Distributed Multiagent Deep Reinforcement Learning for Multiline Dynamic Bus Timetable Optimization

Abstract

As a primary countermeasure to mitigate traffic congestion and air pollution, promoting public transit has become a global census. Designing a robust and reliable bus timetable is a pivotal step to increase ridership and reduce operating cost for transit authorities. However, most previous studies on bus timetabling rely on historical passenger count and travel time data to generate static schedules, which often yield biased results in these uncertain scenarios, such as demand surge or adverse weather. In addition, acquiring real-time passenger origin/destination from a limited number of running buses is not feasible. This article considers the multiline dynamic bus timetable optimization problem as a Markov decision process model to address the aforementioned issues, and proposes a multiagent deep reinforcement learning framework to ensure effective learning from the imperfect-information game, where the passenger demand and traffic condition are not always known in advance.
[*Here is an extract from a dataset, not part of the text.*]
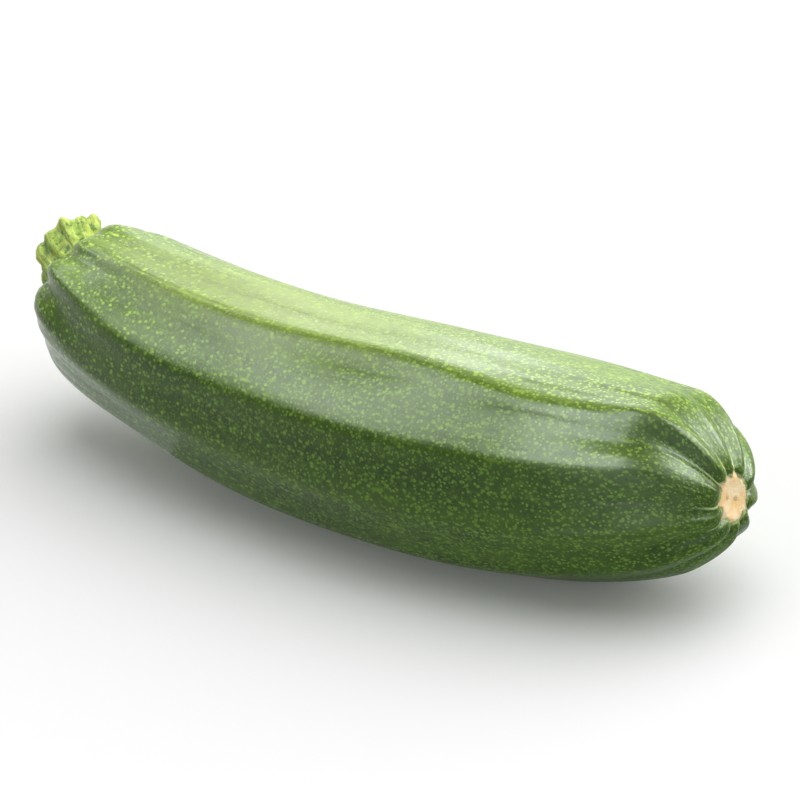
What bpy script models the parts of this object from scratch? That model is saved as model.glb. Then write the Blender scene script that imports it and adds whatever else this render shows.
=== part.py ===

Moreover, a distributed reinforcement learning algorithm is applied to overcome the limitation of high computational cost and low efficiency. A case study of multiple bus lines in Beijing, China, confirms the effectiveness and efficiency of the proposed model. The results demonstrate that our method outperforms heuristic and state-of-the-art reinforcement learning algorithms by reducing 20.30% of operating and passenger costs compared with actual timetables.